In the data below, find the line containing "What OpenSCAD source"; reproduce that line and all subsequent lines exactly, and nothing else.

-- Start --

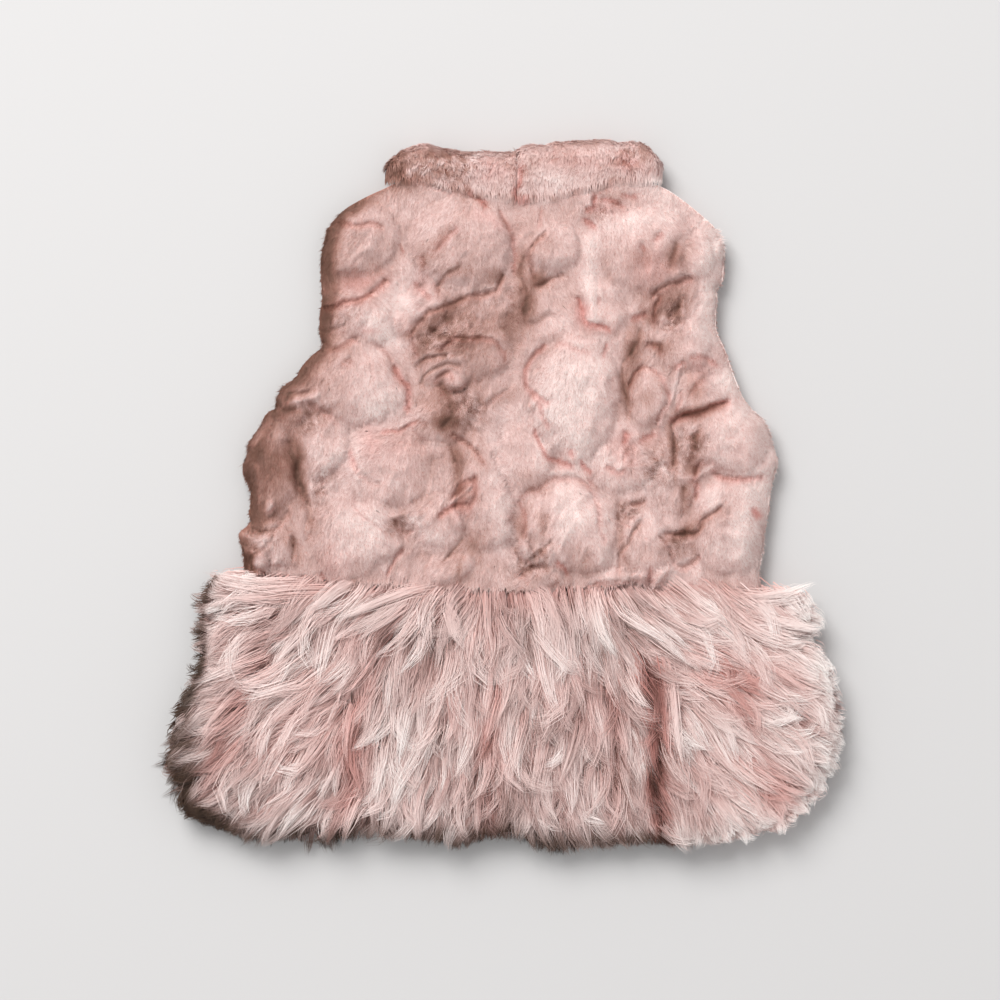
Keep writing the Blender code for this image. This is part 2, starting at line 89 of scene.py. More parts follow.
# %% Edges of the pattern
RIGHT_SIDE = (
    (-151, -45.5), (-151.2, -35), (-153, -27.5), (-154.3, -21), (-147.5, -15), (-148.6, -9.5),
    (-147.7, -5),
    (-147.7, 4.5), (-151.7, 14.5), (-152, 19), (-148.6, 28), (-148.6, 32), (-140.8, 43.6), (-137.6, 49.8),
    (-131.8, 53), (-132.2, 57.5), (-128.2, 65), (-120.8, 70.6), (-116.8, 77.5), (-110, 84.5),
    (-103.5, 88.7),
    (-106.3, 95), (-106.3, 108), (-105, 117), (-105.7, 129), (-105.7, 141), (-103.3, 152), (-101, 160),
)
LEFT_SIDE = (
    (154, -54), (152.4, -43), (154.8, -31), (156, -19), (158.4, -7.5), (159.5, 4.4), (161.6, 13.3),
    (164, 22),
    (161, 30), (158.4, 40), (154, 47), (148.3, 52), (143.5, 58.5), (140, 66.6), (136.5, 75.5),
    (132.3, 87.3),
    (127.5, 98), (127, 108), (128, 117), (127.2, 123), (131, 127.5), (131.8, 137), (131.8, 147),
    (130, 153),
    (125, 161),
)
NECK_AND_SHOULDERS = (
    (-101, 160), (-92, 171), (-81, 178), (-68, 184), (-57, 188), (-44, 187), (-32, 184), (-18, 181),
    (-2, 178), (11, 177), (33, 178), (46, 181), (59, 184), (71, 187), (86, 187), (96, 184), (105, 178),
    (115, 170), (125, 161),
)
CENTRE_FRONT = (
    (11, 177), (9, 157), (7, 138), (7, 81), (3, 58), (0, 26), (5, 4), (7, -17), (9, -32), (13, -54),
)
BAND_SEAM = (
    (-169, -45), (-151, -45.5), (-128, -46), (-101, -49), (-74, -50), (-51, -51), (-29, -53), (13, -54),
    (52, -53), (73, -51), (90, -51), (115, -51), (154, -54), (177, -56),
)
BAND_RIGHT_SIDE = (
    (-169, -45), (-174.5, -55), (-177, -64), (-177.5, -90), (-180, -102), (-184.5, -111), (-189.7, -120),
    (-192.4, -129), (-194.5, -143.6), (-197.4, -149.5), (-200.3, -158), (-196, -163.5), (-190.5, -168),
    (-189, -179), (-184, -187), (-169, -194),
)
BAND_LEFT_SIDE = (
    (177, -56), (182, -62), (185, -71), (185.5, -79), (183, -84.5), (188, -91), (194, -103),
    (198.5, -117),
    (200, -126), (199.8, -137), (198.8, -147), (195.8, -158), (191.5, -169), (185.5, -177.5), (178, -186),
    (167, -194), (145, -200),
)
BAND_CENTRE_FRONT = ((13, -54), (17, -84), (26, -114), (33, -155), (35, -209))
HEM = (
    (-169, -194), (-160, -199.5), (-154, -203), (-142, -206.5), (-128, -205.5), (-117, -206),
    (-107, -210), (-97, -205),
    (-83, -204.5), (-71, -202), (-59, -203.5), (-46, -207), (-36, -206), (-24, -210), (-12, -206.5),
    (0, -205),
    (12, -206), (24, -209.5), (36, -211), (53, -209), (70, -208.5), (94, -207.5), (106, -208.5),
    (118, -207),
    (130, -202.5), (145, -200),
)
COLLAR_TOP = (
    (-70, 189), (-67.5, 193), (-60.7, 203.9), (-52, 207.8), (-45, 209.8), (-35, 207.2), (-20, 205),
    (-9, 205.3),
    (8, 205), (12.6, 207.8), (18.6, 209.4), (28, 208.8), (32, 210.6), (48, 211.7), (62.5, 212.2),
    (68.4, 210.2),
    (77.3, 211.1), (86.7, 208.5), (92.6, 198), (95.6, 189),
)
COLLAR_ENDS = (-68.5, 96.0)
COLLAR_SPLIT = 9.5


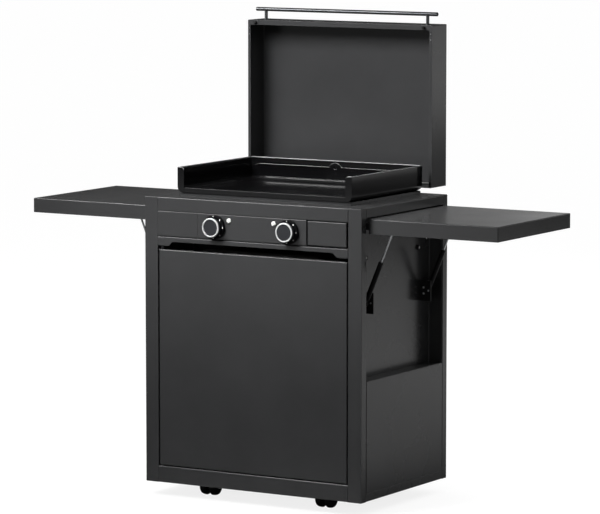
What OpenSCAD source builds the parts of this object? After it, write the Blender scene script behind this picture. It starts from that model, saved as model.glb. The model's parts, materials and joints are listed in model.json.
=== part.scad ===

-- End --

◆ Output for this task
What OpenSCAD source builds the parts of this object? After it, write the Blender scene script behind this picture. It starts from that model, saved as model.glb. The model's parts, materials and joints are listed in model.json.
=== part.scad ===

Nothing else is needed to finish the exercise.